7. An instrument according to claim 6 wherein said first and second pole shoes include respective pole shoe surfaces and wherein said second pole shoe is inclined at an angle of at least 25°
toward a plane defined by said pole shoe surfaces.
8. An instrument according to claim 6 wherein said pole shoe surfaces are substantially at the same level and have the same surface dimensions.
9. An instrument according to claim 7 wherein said pole shoe surfaces are substantially at the same level and have the same surface dimensions.
10. An instrument according to claim 4 wherein said second pole has an edge surface and wherein the conical inclination of said first pole is substantially equal to the inclination of said edge surface of said second pole.
11. An instrument according to claim 10 wherein said second pole shoe further includes a jacket surface and another edge surface.
12. An instrument according to claim 1 further including a cooler arranged at a lower face of said second pole shoe.
13. An instrument according to claim 1 further including a pole shoe support for said first pole shoe, said support including a cooling groove formed therein.
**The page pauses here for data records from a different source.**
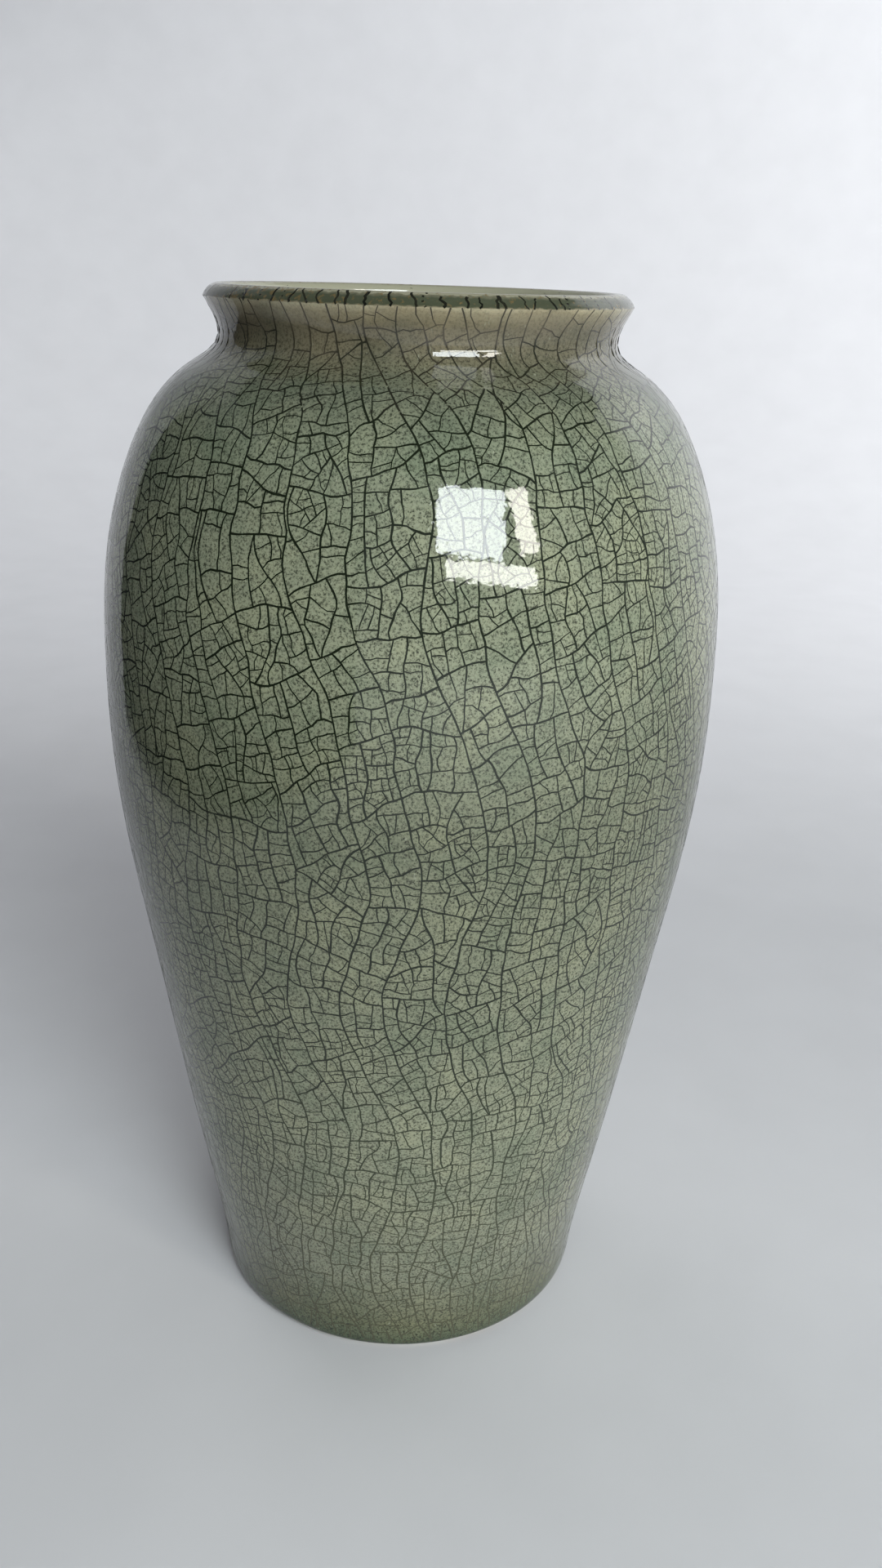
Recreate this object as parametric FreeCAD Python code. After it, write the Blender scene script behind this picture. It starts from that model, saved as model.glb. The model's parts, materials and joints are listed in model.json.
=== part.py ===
import FreeCAD, Part
import math
import os

from FreeCAD import Vector

# Crackle-glazed porcelain vase, modelled as the clay sections it is luted together
# from and the glaze coats fired onto them.
# Frame: millimetres, +Z up along the axis of the pot, origin at the centre of the foot
# on the plane that it stands on. Every piece is a half section in the XZ plane, turned
# once about the axis.

# Outside form, over the glaze
HEIGHT = 250.0            # standing plane to the crest of the lip
FOOT_RADIUS = 47.2        # lowest part of the glazed wall
FOOT_LEAN = 6.0           # degrees that the wall leans out where it leaves the foot
BELLY_RADIUS = 71.1
BELLY_HEIGHT = 163.0
NECK_RADIUS = 43.6        # narrowest part of the neck
NECK_DROP = 10.0          # narrowest part, below the crest
LIP_RADIUS = 46.6         # outer edge of the lip
LIP_EDGE_DROP = 2.6       # outer edge of the lip, below the crest
LIP_LEAN = 27.0           # degrees that the wall leans out where it reaches the lip
LIP_BEVEL = 2.7           # crest of the lip, inside its outer edge
LIP_BOW = 0.3             # how far the bevel bulges, both up and out
LIP_ROUND = 2.0           # how far the inside of the lip rolls down and in
MOUTH_LEAN = 14.0         # degrees that the inside leans out where it meets that roll

# How full the outline is: each pair is the share of the height climbed and the share of
# the radius gained from foot to belly, or kept from belly to neck
LOW_WALL = (0.26, 0.295)
MID_WALL = (0.60, 0.69)
HIGH_SHOULDER = (0.515, 0.873)
ROUND_SHOULDER = (0.74, 0.645)
NECK_ROOT = (0.92, 0.215)

# Clay
WALL = 4.6
NECK_WALL = 3.8
FLOOR = 6.0
FLOOR_CORNER = 14.0       # inside corner between the wall and the floor
FOOT_RING_HEIGHT = 6.4
FOOT_RING_WIDTH = 5.4     # across the ring where it is luted on
FOOT_RING_TAPER = 1.2     # how much the inside of the ring slopes towards its rest face
FOOT_CHAMFER = 0.8        # turned edges beside the rest face

# Luted joints
SLIP = 0.9                # thickness of the slip in a joint
BELLY_JOINT_SLOPE = -24.0  # degrees that the joint rises towards the outside
NECK_JOINT_SLOPE = 42.0
BELLY_JOINT_HEIGHT = 148.0
NECK_JOINT_DROP = 20.0    # neck joint, below the crest

# Glaze coats
OUTER_GLAZE = 0.7
EDGE_GLAZE = 0.25         # where that coat runs thin at the lip's outer edge
FOOT_POOL = 1.3           # where it has run down and pooled at the foot
POOL_LINE = 1.6           # height at which it stops above the standing plane
INNER_GLAZE = 0.5
LIP_GLAZE = 0.3
BASE_GLAZE = 0.4

FULL_TURN = 360.0
AXIS = Vector(0.0, 0.0, 1.0)
DIAGONAL = math.sqrt(0.5)  # share of an arc's reach that its middle has covered


# Points, lines and faces of the half section

def at(radius, height):
    return Vector(radius, 0.0, height)


def lean(degrees):
    """Direction of a wall that climbs while leaning outwards by so many degrees."""
    angle = math.radians(degrees)
    return Vector(math.sin(angle), 0.0, math.cos(angle))


def between(low, high, share):
    return low + (high - low) * share


def curve_through(stations):
    """One smooth curve through (point, direction) stations; a direction may be None."""
    curve = Part.BSplineCurve()
    curve.interpolate(
        Points=[point for point, _ in stations],
        Tangents=[direction or AXIS for _, direction in stations],
        TangentFlags=[direction is not None for _, direction in stations],
        Scale=True,
    )
    return curve


def shifted(curve, stations, depths):
    """The stations moved into the wall, square to the curve, each by its own depth."""
    moved = []
    for (point, direction), depth in zip(stations, depths):
        tangent = curve.tangent(curve.parameter(point))[0]
        inward = Vector(-tangent.z, 0.0, tangent.x)
        moved.append((point + inward * depth, direction))
    return moved


def polyline(points):
    return [Part.LineSegment(a, b).toShape() for a, b in zip(points, points[1:])]


def arc(start, middle, end):
    return Part.Arc(start, middle, end).toShape()


def face_of(edges):
    return Part.Face(Part.Wire(edges))


def polygon(points):
    return face_of(polyline(points + points[:1]))


def turned(face):
    """The solid that a half section makes in one turn about the pot's axis."""
    return face.revolve(Vector(), AXIS, FULL_TURN).Solids[0]


# The outside of the pot, from the foot up to the outer edge of the lip

def outer_stations():
    neck_height = HEIGHT - NECK_DROP
    stations = [(at(FOOT_RADIUS, 0.0), lean(FOOT_LEAN))]
    for climbed, gained in (LOW_WALL, MID_WALL):
        radius = between(FOOT_RADIUS, BELLY_RADIUS, gained)
        stations.append((at(radius, BELLY_HEIGHT * climbed), None))
    stations.append((at(BELLY_RADIUS, BELLY_HEIGHT), lean(0.0)))
    for climbed, kept in (HIGH_SHOULDER, ROUND_SHOULDER, NECK_ROOT):
        radius = between(NECK_RADIUS, BELLY_RADIUS, kept)
        stations.append((at(radius, between(BELLY_HEIGHT, neck_height, climbed)), None))
    stations.append((at(NECK_RADIUS, neck_height), lean(0.0)))
    stations.append((at(LIP_RADIUS, HEIGHT - LIP_EDGE_DROP), lean(LIP_LEAN)))
    return stations


OUTER = outer_stations()
OUTER_CURVE = curve_through(OUTER)
CLAY_FOOT_RADIUS = FOOT_RADIUS - FOOT_POOL
FLOOR_TOP = FOOT_RING_HEIGHT + FLOOR


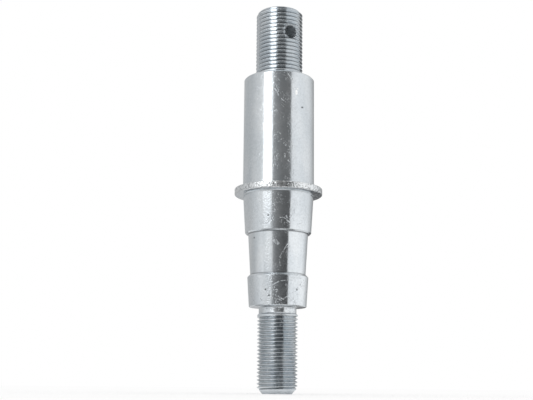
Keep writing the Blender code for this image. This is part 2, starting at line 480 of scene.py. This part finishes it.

14. An instrument according to claim 1 wherein said electronic signal processing unit includes an active adaption means comprising:
damping means for damping a signal received from said eddy current receiving winding;
a capacitor for filtering said signal received from said eddy current receiving winding;
a filter for filtering said signal from said receiving winding;
a transmit/receive switch for selectively passing a signal from said filter;
a pre-amplifier for amplifying a signal passed by said switch; and a line driver for further amplifying a signal passed by said switch and amplified by said pre-amplifier.